When I came out of the bathroom, I saw her beautiful smile and the beautiful toddler mural with which she had so creatively enhanced our living room wall. I looked at her with the mom look: you know, serious eyes, head slightly tilted downward and to the side, arms on the hips and said, "Hayden, we only color on PAPER! Paper only!" And pointing at the recently enhanced wall, "THIS is NOT paper, Hayden. This is a WALL." She giggled incessantly, as if to say, "Come on, Mommy! White is BORING! Red is a much better color"...She never takes me seriously, even when I do the "mom face"...I think it's a toddler thing. Anyway, I said to her, "Give Mommy the crayon, please," and surprisingly she handed it over.

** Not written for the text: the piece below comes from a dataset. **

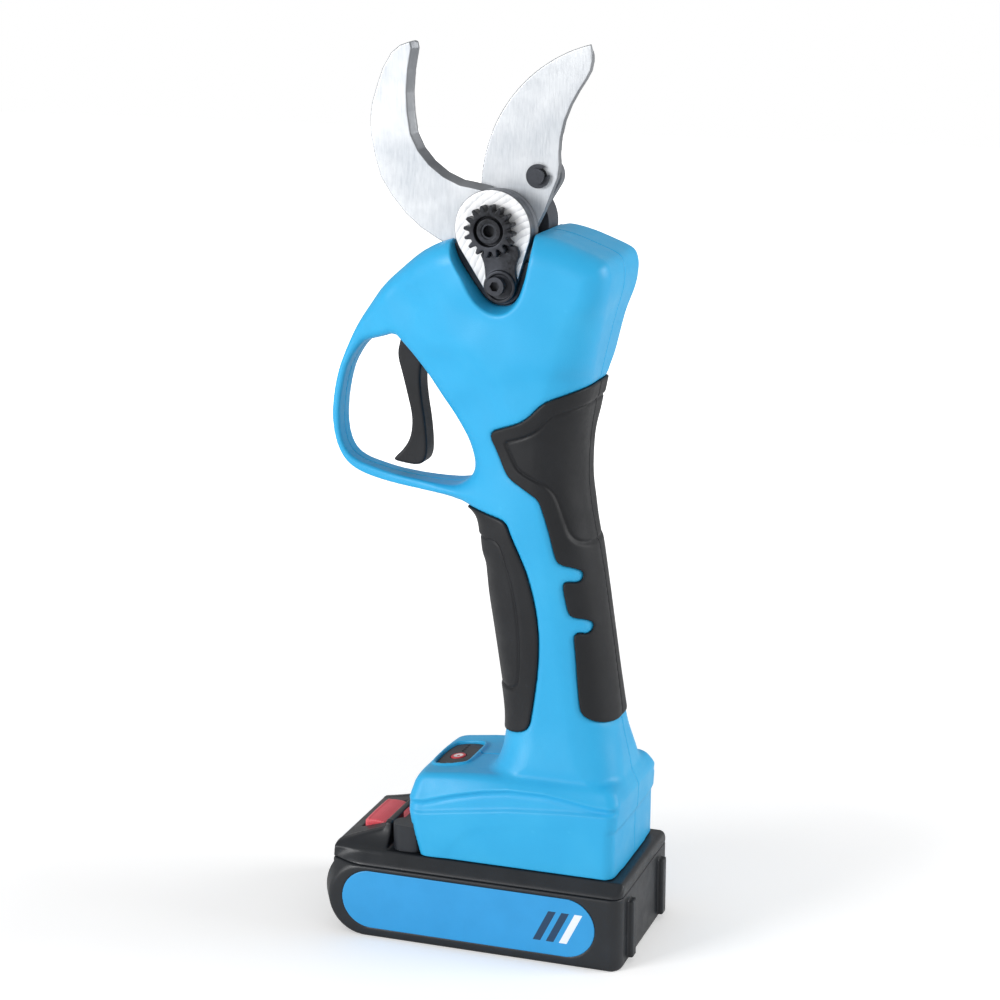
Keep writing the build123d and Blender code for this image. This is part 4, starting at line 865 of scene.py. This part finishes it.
CUTTER_FRONT = [(-14, 304), (-14, 350), (16, 374), (41, 362)]          # beyond the edge and the tip
TAB_STEM = [
    (3.4, 266.5), (3.4, 270.9), (3.2, 274), (3, 276.8), (2.4, 279.5), (0.6, 283.4), (4, 286.4),
    (15.4, 286.4), (17.3, 282.4), (15.9, 279.8), (15.3, 277.4), (15.5, 274.7), (16, 271.6), (15, 266.5)]


def build_counter_blade():
    s = Space((-48, -15, 245), (21.8, -8.6, 362.5), pick(0.3))
    hook = outline_field(s, HOOK_OUTER + HOOK_INNER)
    ring = cylinder_y(s, *PIVOT, PLATE_RADIUS - 0.6)
    flat = np.minimum(np.minimum(hook, ring), lobe(s, PLATE_RADIUS - 0.6, TANG))
    # the cutting side of the hook is ground on its near face
    inner = line_distance(HOOK_INNER[1:], s.x[:, 0, :], s.z[:, 0, :])[:, None, :]
    near = COUNTER_NEAR + np.where(s.z > 304, np.clip(1.9 - inner, 0, 2) * 1.6, 0)
    f = rounded_and(flat, np.maximum(near - s.y, s.y - (CUTTER_NEAR - 0.05)), 0.25)
    f = less(f, cylinder_y(s, *PIVOT, PIVOT_HOLE), cylinder_y(s, *LOCK, LOCK_HOLE))
    for place in FRAME_SCREWS:
        f = less(f, cylinder_y(s, *place, FRAME_SCREW_HOLE))
    solid("counter_blade_hook", s, f, "handle", "blade_steel", ("counter_blade",))


def build_cutting_blade():
    s = Space((-9.5, -10.2, 276), (43, -5.2, 362.5), pick(0.3))
    outline = outline_field(s, CUTTER_BACK + CUTTER_FRONT)
    arc = cylinder_y(s, *EDGE_ARC)
    grind = (arc + (s.y - CUTTER_NEAR) * BEVEL_WIDTH / (SECTOR_NEAR - CUTTER_NEAR)) * 0.6
    ring = cylinder_y(s, *PIVOT, PLATE_RADIUS - 1.4)
    f = rounded_and(np.minimum(both(outline, arc, grind), ring), block(s, y=(CUTTER_NEAR, SECTOR_NEAR)), 0.2)
    f = less(f, cylinder_y(s, *PIVOT, PIVOT_HOLE + 0.05), cylinder_y(s, *PIN, PIN_HOLE))
    solid("cutting_blade_steel", s, f, "blade", "blade_steel", ("cutting_blade",))


def build_head_plate():
    s = Space((-11.5, -20.8, 260), (22.5, -13.4, 308), pick(0.25))
    f = rounded_and(lobe(s, PLATE_RADIUS, PLATE_FOOT), block(s, y=(PLATE_NEAR, COUNTER_NEAR)), 0.45)
    f = less(f, cylinder_y(s, *PIVOT, PIVOT_HOLE), cylinder_y(s, *LOCK, LOCK_HOLE))
    solid("head_plate_machined", s, f, "handle", "machined_plate", ("head_plate",))


def build_frame_rim():
    """Dark rim of the cast frame beside the plate."""
    s = Space((-13, -18.6, 258), (24, -13.6, 298), pick(0.35))
    f = rounded_and(outline_field(s, SCOOP_FLOOR, 2) + 0.25, block(s, y=(-17.8, -14.05)), 0.4)
    x, z, radius = PLATE_FOOT
    f = less(np.maximum(f, s.z - 283 + 0.2 * s.x), lobe(s, PLATE_RADIUS + 0.1, (x, z, radius + 0.1)))
    solid("head_frame_rim", s, f, "handle", "cast_head")


def toothed(s, root, start):
    """Distance from the pivot, and how far the nut's teeth reach in that direction."""
    dx, dz = s.x - PIVOT[0], s.z - PIVOT[1]
    turns = np.arctan2(dz, dx) * NUT_TEETH / (2 * math.pi) + 0.25
    tooth = np.abs(turns % 1.0 - 0.5) * 2
    return np.hypot(dx, dz), root + TOOTH_HEIGHT * np.clip((tooth - start) / 0.42, 0, 1)


def build_adjusting_nut():
    s = Space((-5.5, -25.8, 280), (16.5, -19.4, 303), pick(0.25))
    far, reach = toothed(s, 7.7, 0.30)
    f = rounded_and((far - reach) * 0.75, block(s, y=(-25.0, -20.05)), 0.3)
    f = less(f, both(far - 5.9, s.y + 22.2))
    f = np.minimum(f, rounded_and(np.abs(far - 3.9) - 0.9, block(s, y=(-24.6, -21.5)), 0.2))
    f = less(f, both(far - 3.0, s.y + 20.6))
    solid("adjusting_nut_toothed", s, f, "handle", "black_oxide", ("adjusting_nut",))


def build_lock_tab():
    """Stem that widens up to a toothed arc, standing on a round cup for its screw."""
    s = Space((-1.5, -25.2, 262.5), (19, -19.4, 287.5), pick(0.25))
    far, reach = toothed(s, 7.95, 0.22)
    stem = np.maximum(outline_field(s, TAB_STEM, 1), (reach - far) * 0.75)
    cup = cylinder_y(s, *CUP)
    f = rounded_and(stem, block(s, y=(-22.0, -20.05)), 0.25)
    f = np.minimum(f, rounded_and(cup, block(s, y=(-22.9, -20.05)), 0.4))
    f = less(f, rounded_and(cup + 1.4, s.y + 21.9, 0.3), cylinder_y(s, *LOCK, LOCK_HOLE))
    solid("lock_tab_toothed", s, f, "handle", "black_oxide", ("lock_tab",))


# ---------------- display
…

I guess I'm happy that this was the ONE room in the house that hasn't gotten a fresh coat of paint since I moved in, though. I mean, at least she didn't take a crayon to HER bedroom, which we spent WEEKS painting. So now, the question is whether or not we should paint the living room this spring or wait even longer, being that we still have one more creative little one who I'm sure will be just itching to add her creative touch to the walls.